3. No doubt? No dialogue!
At an event such as the Parliament of the World's Religions (Chicago, 1993), it is useful to be sensitive to four modes, which everyone can get into, although some may be primarily characterized by only one of them:
- (a) Participating to teach: characteristic of presenters, spiritual leaders, and many others who actively wish to convey information from their experience, and to be seen to do so.
- (b) Participating to learn: characteristic of many who wish to hear from presenters and spiritual leaders in order to benefit from their experience.
- (c) Participating to exchange information: characteristic of the networking mode.
- (d) Participating to share doubts: characteristic of those who have discovered the limitations of both the teaching and the learning roles, and the communications they encourage.
"Doubt sharing" is exemplified by a parable offered by a member of the Parliament's Board of Trustees: A man is lost deep in the woods.

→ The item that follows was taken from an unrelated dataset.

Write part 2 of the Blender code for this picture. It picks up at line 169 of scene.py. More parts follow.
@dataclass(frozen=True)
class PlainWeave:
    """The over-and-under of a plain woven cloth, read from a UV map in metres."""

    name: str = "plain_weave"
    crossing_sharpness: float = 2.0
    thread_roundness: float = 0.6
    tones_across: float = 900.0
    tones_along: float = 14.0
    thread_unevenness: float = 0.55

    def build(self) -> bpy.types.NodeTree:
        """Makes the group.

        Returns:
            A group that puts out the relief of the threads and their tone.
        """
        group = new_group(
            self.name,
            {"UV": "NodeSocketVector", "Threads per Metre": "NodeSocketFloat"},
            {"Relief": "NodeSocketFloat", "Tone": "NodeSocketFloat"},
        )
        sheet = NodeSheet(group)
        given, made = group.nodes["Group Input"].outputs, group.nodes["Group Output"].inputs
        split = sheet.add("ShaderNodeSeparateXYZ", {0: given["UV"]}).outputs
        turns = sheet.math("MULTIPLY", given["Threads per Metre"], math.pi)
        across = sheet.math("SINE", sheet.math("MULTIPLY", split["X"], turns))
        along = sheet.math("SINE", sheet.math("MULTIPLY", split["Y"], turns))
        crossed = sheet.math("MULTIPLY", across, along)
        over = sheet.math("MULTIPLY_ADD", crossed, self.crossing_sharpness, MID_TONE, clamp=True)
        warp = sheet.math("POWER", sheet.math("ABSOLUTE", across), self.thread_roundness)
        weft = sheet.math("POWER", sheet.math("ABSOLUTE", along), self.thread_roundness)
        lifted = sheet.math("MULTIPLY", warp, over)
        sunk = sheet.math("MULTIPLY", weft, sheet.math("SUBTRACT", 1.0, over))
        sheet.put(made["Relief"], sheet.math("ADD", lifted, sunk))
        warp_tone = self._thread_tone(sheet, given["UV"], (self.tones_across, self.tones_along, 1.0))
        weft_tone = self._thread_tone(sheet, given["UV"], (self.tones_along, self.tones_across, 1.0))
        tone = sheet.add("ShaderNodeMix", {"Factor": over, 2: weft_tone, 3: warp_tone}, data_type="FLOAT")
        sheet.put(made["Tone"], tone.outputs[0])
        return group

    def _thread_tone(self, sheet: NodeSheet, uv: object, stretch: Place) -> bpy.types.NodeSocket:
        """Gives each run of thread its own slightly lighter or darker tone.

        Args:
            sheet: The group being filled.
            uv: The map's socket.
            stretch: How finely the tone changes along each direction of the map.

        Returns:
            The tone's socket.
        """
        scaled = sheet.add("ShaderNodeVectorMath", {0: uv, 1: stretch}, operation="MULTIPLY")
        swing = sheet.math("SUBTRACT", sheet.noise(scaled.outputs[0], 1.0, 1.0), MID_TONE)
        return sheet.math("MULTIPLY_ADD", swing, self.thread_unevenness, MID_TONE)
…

In his futile search for a way out, he comes upon another man and seeks his assistance. The other man replies: "Do not take the way I have for it will surely lead you astray. Now, let us seek to find the right way together."

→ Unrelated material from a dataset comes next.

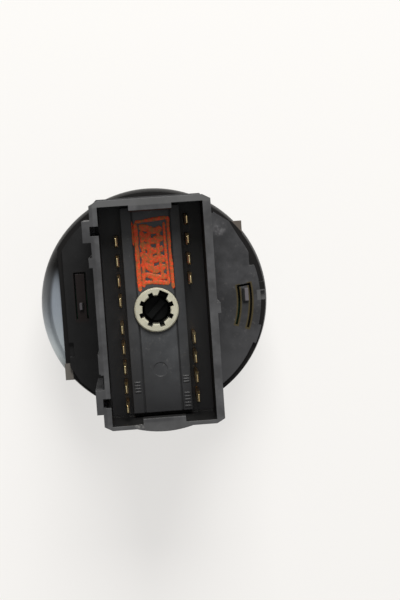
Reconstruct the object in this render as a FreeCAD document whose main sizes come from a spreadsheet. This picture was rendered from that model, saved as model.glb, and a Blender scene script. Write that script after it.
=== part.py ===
"""Rotary headlight switch with two fog-light steps, built in millimetres.

The switch stands on the flat face of its knob at z = 0 and its connector opens upward.
X runs across the connector and Y along its two rows of terminals.
The knob turns the rotor through a splined shaft and pulls the shaft out for the fog lights.
"""
import math
import os

import FreeCAD
import Part
import Sketcher

doc = FreeCAD.newDocument("HeadlightSwitch")

# Driving dimensions
# Heights are stacked from the knob face. Radii are measured from the turning axis.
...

Unfortunately the Parliament proved to be an exercise in presenting certainties (Mode a) and learning of them (Mode b). Information exchange (Mode c) was suppressed. And no process was developed to work collectively with uncertainty to uncover new routes forward (Mode d). It is from the combination of this Mode (d) with dialogue Type (e), at "higher" levels of dialogue, that the real opportunities for the future will emerge.